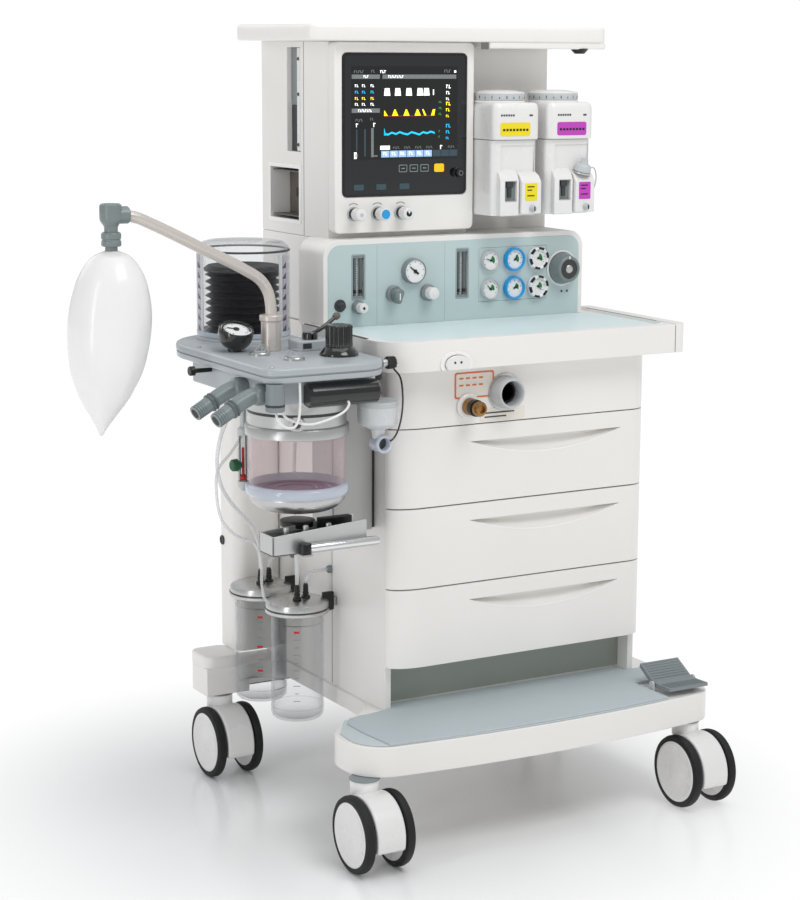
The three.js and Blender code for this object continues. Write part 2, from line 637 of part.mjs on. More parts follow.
function addAbsorber() {
  const head = [[78, headBottom], [86, headBottom], [86, headBottom + 18], [82, headBottom + 22],
    [82, blockBottom - gap], [0, blockBottom - gap], [0, 756], [78, 756], [78, headBottom]];
  const web = box(-352, -330, -60, 0, 712, blockBottom - gap);
  const column = box(-340, cabinetLeft - gap, -62, 14, cradleBottom, blockBottom - gap);
  const cradle = cut(box(-507, -334, -172, -122, cradleBottom, cradleTop),
    box(-504, -337, -169, -125, cradleBottom + 3, cradleTop + 5));
  const liftPlate = box(canisterX - 44, -330, -124, -50, cradleBottom, cradleBottom + 5);
  const liftGear = box(-501, -337, -152, -124, cradleBottom + 1, cradleTop - 5);
  const lift = turnedUp(rod(30, cradleBottom + 1, 560), canisterX, canisterY, 16);
  const lockEar = box(lockX - 9, lockX + 9, lockY - 12, -168, cradleBottom, cradleBottom + 3);
  const ring = turnedUp(head, canisterX, canisterY, 20);
  add('absorber_head', join(ring, web, column, cradle, liftPlate, liftGear, lift, lockEar), silver);

  const outer = canisterRadius;
  const canister = [[0, 573], [26, 573], [26, 578], [58, 580], [74, 590], [outer, 600], [86, 606],
    [86, 622], [outer, 625], [outer, headBottom - gap], [outer - 4, headBottom - gap],
    [outer - 4, 612], [0, 608]];
  add('absorber_canister', turnedUp(canister, canisterX, canisterY, 20), clearPlastic);

  const hub = turnedUp(rod(11, cradleBottom + 3 + gap, lockZ + 9), lockX, lockY, 18);
  const bar = turnedAcross(rod(8, lockX, lockX + 136), lockY, lockZ, 12);
  add('lock_handle', join(hub, bar), silver);
}

function addPorts() {
  for (const [name, y] of [['expiratory_port', -102], ['inspiratory_port', -180]]) {
    const route = [[-522, y, 788], [-543, y, 787], [-568, y - 2, 777], [-590, y - 5, 765],
      [-613, y - 8, 753]];
    add(name, tube(route, 14, 10, 10), greyPlastic);
  }
}

function addSensorAndTrap() {
  const x = -521;
  const y = -212;
  const sensor = turnedUp([[0, 764], [14, 764], [15.5, 767], [15.5, plateBottom - gap],
    [0, plateBottom - gap]], x, y, 20);
  const lead = tube([[x, y, 768], [x + 2, y - 6, 752], [x + 12, y - 12, 740], [x + 26, y - 14, 739],
    [x + 36, y - 10, 750], [x + 41, y - 6, 772], [x + 41, y - 5, plateBottom - gap]], 2.2, 14, 8);
  add('oxygen_sensor', join(sensor, lead), greyPlastic);

  const trapX = -301;
  const trap = turnedUp([[0, 694], [10, 694], [11, 708], [30, 716], [34.5, 722], [34.5, 754], [32, 757],
    [0, 757]], trapX, -150, 24);
  const stem = turnedUp(rod(6, 755, plateBottom - gap), -319, -160, 10);
  const tee = turnedForward(rod(15.5, 138, 166), trapX + 4, 685, 16);
  add('water_trap', join(trap, stem, tee), whitePlastic);
}

// ---- Suction jars: an open jar under a lid with two hose barbs, held by an arm of the lid ----
function addSuctionJars() {
  for (const [place, y] of Object.entries(jarPlaces)) {
    const z = place === 'front' ? 0 : -2;
    const jar = [[0, 153], [42, 153], [47, 159], [47, 358], [44, 358], [44, 160], [0, 157]];
    add(`suction_jar_${place}`, turnedUp(jar, jarX, y, 20).translate(0, 0, z), clearPlastic);
    const lid = [[0, 358.3], [47.6, 358.3], [47.6, 346], [57, 346], [57, 370], [54, 373], [0, 373]];
    const barbs = [[-10, -20], [10, -14]].map(([dx, dy]) =>
      turnedUp([[0, 372], [7, 372], [7, 376], [4, 379], [4, 400], [0, 400]], jarX + dx, y + dy, 8));
    const arm = box(jarX + 50, cabinetLeft - gap, y - 12, y + 12, 350, 366);
    add(`jar_lid_${place}`, join(turnedUp(lid, jarX, y, 20), arm, ...barbs).translate(0, 0, z), silver);
  }
}

// The hoses run up from the barbs to the underside of the breathing system.
const hoseRadius = 3.5;
const frontHoseRoute = [[-340, 73, 400.3], [-340, 73, 416], [-341, 72, 440], [-346, 68, 480],
  [-352, 60, 530], [-356, 52, 590], [-357, 46, 650], [-355, 44, 710], [-352, 45, 750],
  [-352, 45, 769.7]];
const rearHoseRoute = [[-340, 220, 398.3], [-340, 220, 414], [-344, 214, 440], [-366, 192, 478],
  [-404, 156, 514], [-446, 116, 550], [-482, 80, 592], [-500, 54, 640], [-500, 36, 688],
  [-488, 24, 726], [-480, 20, 752], [-480, 20, 769.7]];

function addHoses() {
  add('suction_hose_front', tube(frontHoseRoute, hoseRadius, 22, 8), hosePlastic);
  add('suction_hose_rear', tube(rearHoseRoute, hoseRadius, 28, 8), hosePlastic);
}

addBase();
addFootrestMat();
addBrakePedal();
addCastors();
addCabinet();
['bottom', 'middle', 'top'].forEach((name, i) =>
  addDrawer(`drawer_${name}`, drawerSeams[i], drawerSeams[i + 1]));
addGasOutlets();
addWorkSurface();
addControlPanel();
addPanelInstruments();
addMonitor();
addTower();
addTopShelf();
addVaporizers();
addBreathingPlate();
addPlateInstruments();
addBagArm();
addBreathingBag();
addBellows();
addAbsorber();
addPorts();
addSensorAndTrap();
addSuctionJars();
addHoses();

// The origin is under the middle of the whole machine, on the floor.
machine.updateMatrixWorld(true);
const bounds = new THREE.Box3().setFromObject(machine);
machine.position.set(-(bounds.min.x + bounds.max.x) / 2, -(bounds.min.y + bounds.max.y) / 2, -bounds.min.z);

export default machine;
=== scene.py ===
"""Looks of the anesthesia machine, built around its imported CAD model.

Lengths in this script are millimetres in the machine's own frame, as in the CAD source: x = 0 is the
middle of the control panel, z = 0 the floor and -Y the front. spot() turns such a point into the row
frame, in metres.
"""
import json
import math

import bmesh
import bpy
from mathutils import Matrix, Vector

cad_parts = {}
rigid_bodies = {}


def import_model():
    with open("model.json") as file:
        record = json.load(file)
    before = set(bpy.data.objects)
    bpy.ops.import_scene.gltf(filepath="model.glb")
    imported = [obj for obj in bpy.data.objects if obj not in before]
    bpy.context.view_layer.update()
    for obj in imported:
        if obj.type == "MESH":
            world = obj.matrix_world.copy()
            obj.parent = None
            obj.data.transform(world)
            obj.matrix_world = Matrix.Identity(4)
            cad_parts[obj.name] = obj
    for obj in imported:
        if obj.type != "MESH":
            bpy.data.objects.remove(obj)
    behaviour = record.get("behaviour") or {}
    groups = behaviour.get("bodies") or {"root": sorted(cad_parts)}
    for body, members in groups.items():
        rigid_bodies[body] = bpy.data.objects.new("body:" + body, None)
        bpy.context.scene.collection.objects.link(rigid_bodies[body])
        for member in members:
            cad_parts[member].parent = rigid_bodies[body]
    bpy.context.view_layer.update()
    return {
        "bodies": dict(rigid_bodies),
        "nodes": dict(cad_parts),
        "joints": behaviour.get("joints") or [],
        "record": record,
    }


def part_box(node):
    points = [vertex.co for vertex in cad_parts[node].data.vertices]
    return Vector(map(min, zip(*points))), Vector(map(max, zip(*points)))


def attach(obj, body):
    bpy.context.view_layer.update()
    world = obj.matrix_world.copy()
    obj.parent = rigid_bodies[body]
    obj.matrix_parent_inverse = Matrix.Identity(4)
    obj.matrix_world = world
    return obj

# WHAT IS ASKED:
Nothing beyond the lines starting at the line containing "on the floor." and ending at the line containing "record = json.load(file)" is to be reproduced; reproduce those lines exactly, both ends included.

# WRITTEN ANSWER:
// The origin is under the middle of the whole machine, on the floor.
machine.updateMatrixWorld(true);
const bounds = new THREE.Box3().setFromObject(machine);
machine.position.set(-(bounds.min.x + bounds.max.x) / 2, -(bounds.min.y + bounds.max.y) / 2, -bounds.min.z);

export default machine;
=== scene.py ===
"""Looks of the anesthesia machine, built around its imported CAD model.

Lengths in this script are millimetres in the machine's own frame, as in the CAD source: x = 0 is the
middle of the control panel, z = 0 the floor and -Y the front. spot() turns such a point into the row
frame, in metres.
"""
import json
import math

import bmesh
import bpy
from mathutils import Matrix, Vector

cad_parts = {}
rigid_bodies = {}


def import_model():
    with open("model.json") as file:
        record = json.load(file)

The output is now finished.